Model Overview
The kwchoi/DPO_mistral_v01_7b_ultra_0130_1k is a 7 billion parameter language model developed by kwchoi. It is based on the Mistral-7B-Instruct-v0.2 architecture and has been fine-tuned using the Direct Preference Optimization (DPO) method with the Orca DPO dataset. The primary goal of this model's development was to investigate the impact and effectiveness of DPO on an instruction-tuned Mistral base model.
Key Capabilities & Performance
This model demonstrates general language understanding and reasoning abilities, as evaluated on the Hugging Face Open LLM Leaderboard. It achieved an overall average score of 57.83 across various benchmarks.
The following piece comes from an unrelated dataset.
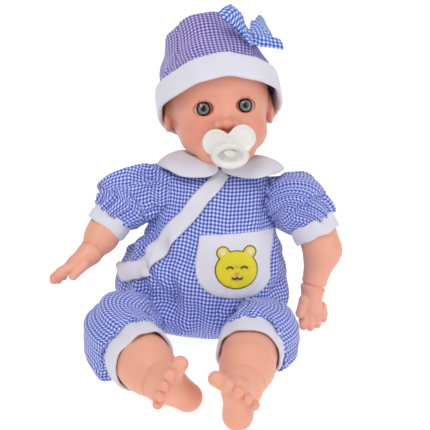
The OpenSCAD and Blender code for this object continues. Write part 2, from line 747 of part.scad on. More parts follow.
thigh_start = -55;
module thigh(hip, path, shin, end) stuffed_tube([
    [[hip[0].x, thigh_start, hip[0].z], [0, -1, 0], 24],
    [path[0][0], path[0][1], 29],
    [end - (leg_tie_back + 12) * shin, shin, 22],
    [end - (leg_tie_back - 3) * shin, shin, 15.4]
]);

module right_thigh() color(calico) thigh(right_hip, right_leg_path, right_shin, right_trouser_end);
module left_thigh() color(calico) thigh(left_hip, left_leg_path, left_shin, left_trouser_end);
module right_leg_tie() color("white")
    band(right_trouser_end - leg_tie_back * right_shin, right_shin, 21.4, 3.5, 1.4);
module left_leg_tie() color("white")
    band(left_trouser_end - leg_tie_back * left_shin, left_shin, 21.4, 3.5, 1.4);

// A vinyl lower leg: hollow from the tie, then the ankle, the foot and five toes
module lower_leg(end, shin, calf, ankle, ankle_r, heel, ball, toes) {
    start = end - (leg_tie_back - 5) * shin;
    difference() {
        union() {
            chain([start, end + 4 * shin, calf, ankle], [24, 24, 23, ankle_r]);
            capsule(ankle, heel, ankle_r - 1, 12, 12);
            capsule(heel, ball, 12, 12, 12);
            capsule(ankle, ball, ankle_r - 2, 12, 12);
            for (t = toes) capsule(ball, t[0], 8, t[1]);
        }
        chain([start - 6 * shin, end + 4 * shin, calf],
            [24 - vinyl_wall, 24 - vinyl_wall, 21 - vinyl_wall]);
        translate(start) rotate([0, acos(shin.z), atan2(shin.y, shin.x)]) translate([-40, -40, -50])
            cube([80, 80, 50]);
    }
}

module right_leg() color(vinyl) lower_leg(
    right_trouser_end, right_shin, [-50, -125, 29], [-35, -147, 27], 17.5, [-15, -150, 14], [-30, -161, 34],
    [
        [[-21, -168, 57], 7], [[-29, -171, 48.5], 5.6], [[-33.5, -171, 39.5], 5.3], [[-37, -170, 30], 5],
        [[-39, -168, 20.5], 4.8]
    ]
);

module left_leg() color(vinyl) lower_leg(
    left_trouser_end, left_shin, [38, -128, 31], [33, -156, 28], 17, [29, -178, 13], [28, -180, 38],
    [
        [[12, -185, 53], 7], [[21.5, -188, 49], 5.6], [[29, -189, 43.5], 5.3], [[35.5, -188.5, 37.5], 5],
        [[41, -187, 31], 4.8]
    ]
);

// ---- One node at a time ----

torso_bag();
torso_stuffing();
module_front_case();
module_rear_case();
battery_door();
battery_door_screw();
batteries();
battery_contacts();
speaker();
circuit_board();
case_screws();
belly_button();
power_switch();
romper_bodice();
romper_seat();
collar_right();
collar_left();
placket();
pocket();
bear_patch();
neck_casing();
neck_tie();
head_shell();
right_eyeball();
left_eyeball();
right_iris();
left_iris();
eye_lenses();
eye_cups();
mouth_socket();
reed_switch();
hat_crown();
hat_band();
bow_loops();
bow_tails();
bow_knot();
pacifier_shield();
pacifier_nipple();
pacifier_ring();
pacifier_magnet();
right_upper_arm();
right_sleeve();
right_sleeve_cuff();
right_arm_tie();
right_arm();
left_upper_arm();
left_sleeve();
left_sleeve_cuff();
left_arm_tie();
left_arm();
right_thigh();
right_trouser_leg();
right_trouser_cuff();
right_leg_tie();
right_leg();
left_thigh();
left_trouser_leg();
left_trouser_cuff();
left_leg_tie();
left_leg();
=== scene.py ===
"""Looks of the seated baby doll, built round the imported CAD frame. Local sizes are in millimetres."""

import json
import math

import bpy
import numpy as np
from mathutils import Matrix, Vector


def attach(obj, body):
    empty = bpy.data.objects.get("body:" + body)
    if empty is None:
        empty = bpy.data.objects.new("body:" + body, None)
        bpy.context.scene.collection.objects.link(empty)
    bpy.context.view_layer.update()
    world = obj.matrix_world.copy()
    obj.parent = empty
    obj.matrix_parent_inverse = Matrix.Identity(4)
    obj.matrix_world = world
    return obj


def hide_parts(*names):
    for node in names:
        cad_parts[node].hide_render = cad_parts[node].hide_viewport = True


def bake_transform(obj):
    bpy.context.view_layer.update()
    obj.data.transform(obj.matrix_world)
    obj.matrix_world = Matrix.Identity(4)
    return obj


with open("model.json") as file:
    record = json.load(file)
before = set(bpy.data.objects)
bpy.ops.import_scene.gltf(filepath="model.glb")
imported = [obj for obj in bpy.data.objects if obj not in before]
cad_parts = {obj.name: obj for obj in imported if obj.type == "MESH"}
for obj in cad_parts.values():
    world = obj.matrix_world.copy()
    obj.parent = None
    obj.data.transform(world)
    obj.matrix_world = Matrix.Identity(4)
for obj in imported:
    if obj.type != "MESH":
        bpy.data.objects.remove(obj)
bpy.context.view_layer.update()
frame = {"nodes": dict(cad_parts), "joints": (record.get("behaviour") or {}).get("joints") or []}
MM = 0.001
STEP = 1.0
joints = {j["name"]: j for j in frame["joints"]}


def joint_at(name):
    return np.array(joints[name]["pos_m"]) / MM


def joint_axis(name):
    return np.array(joints[name]["axis"])


class Place:
    """A local frame in millimetres: an origin and three axes, as the rows of a matrix."""

    def __init__(self, origin, x, y, z):
        self.origin = np.asarray(origin, float)
        self.axes = np.array([x, y, z], float)

    def out(self, p):
        return self.origin + np.asarray(p, float) @ self.axes


NECK_ON_BODY = np.array([5.0, 0.0, 121.0])
HAT_ON_HEAD = np.array([0.0, 8.0, 78.0])
body_x = joint_axis("neck_nod")
body_y = joint_axis("belly_button_press")
body_z = np.cross(body_x, body_y)
torso = Place((0, 0, 0), body_x, body_y, body_z)
torso.origin = joint_at("neck_nod") - NECK_ON_BODY @ torso.axes
head_z = joint_axis("head_turn")
head_y = -joint_axis("pacifier_pull")
head = Place(joint_at("neck_nod"), np.cross(head_y, head_z), head_y, head_z)
hat_z = joint_axis("hat_lift")
hat = Place(head.out(HAT_ON_HEAD), head.axes[0], np.cross(hat_z, head.axes[0]), hat_z)
world = Place((0, 0, 0), (1, 0, 0), (0, 1, 0), (0, 0, 1))


# ---- Curves, noise and meshes ----


def unit(v):
    v = np.asarray(v, float)
    return v / np.linalg.norm(v, axis=-1, keepdims=True)


def spline(table, t):
    """Rows [knot, values...] read at t with smooth joins."""
    table = np.asarray(table, float)
    knots, values = table[:, 0], table[:, 1:]
    slopes = np.gradient(values, knots, axis=0)
    t = np.clip(t, knots[0], knots[-1])
    i = np.clip(np.searchsorted(knots, t) - 1, 0, len(knots) - 2)
    width = (knots[i + 1] - knots[i])[..., None]
    s = (t - knots[i])[..., None] / width
    a, b = values[i], values[i + 1]
    da, db = slopes[i] * width, slopes[i + 1] * width
    ends = (2 * s**3 - 3 * s**2 + 1) * a + (3 * s**2 - 2 * s**3) * b
    return ends + (s**3 - 2 * s**2 + s) * da + (s**3 - s**2) * db


def wrinkle(p, wave, seed):
    """A smooth random field over points p, mostly between -2 and 2, with folds about wave mm apart."""
    rng, count = np.random.default_rng(seed), 18
    p = np.asarray(p, float)
    total = np.zeros(p.shape[:-1])
    for _ in range(count):
        direction = unit(rng.normal(size=p.shape[-1]))
        scale = 2 * math.pi / (wave * rng.uniform(0.7, 1.5))
        total += np.sin(scale * (p @ direction) + rng.uniform(0, 2 * math.pi))
    return total / math.sqrt(count / 2)


def ramp(x, a, b):
    """0 before a, 1 after b and smooth between."""
    s = np.clip((x - a) / (b - a), 0, 1)
    return s * s * (3 - 2 * s)


def signed_power(x, power):
    return np.sign(x) * np.abs(x) ** power


def once_round(count):
    """Angles of count columns once round, from the back and back to it, as a row."""
    return np.linspace(math.pi / 2, math.pi / 2 - 2 * math.pi, count)[None, :]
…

Specific performance metrics include:
- AI2 Reasoning Challenge (25-Shot): 57.17
- HellaSwag (10-Shot): 79.16
- MMLU (5-Shot): 55.85
- TruthfulQA (0-shot): 55.62
- Winogrande (5-shot): 72.85
- GSM8k (5-shot): 26.31
Intended Use Cases
This model is suitable for research and experimentation, particularly for those interested in the effects of DPO fine-tuning on instruction-following models. Its performance across a range of benchmarks suggests it can be applied to general-purpose conversational AI, text generation, and reasoning tasks, especially where a 7B parameter model is desired for efficiency or specific deployment scenarios.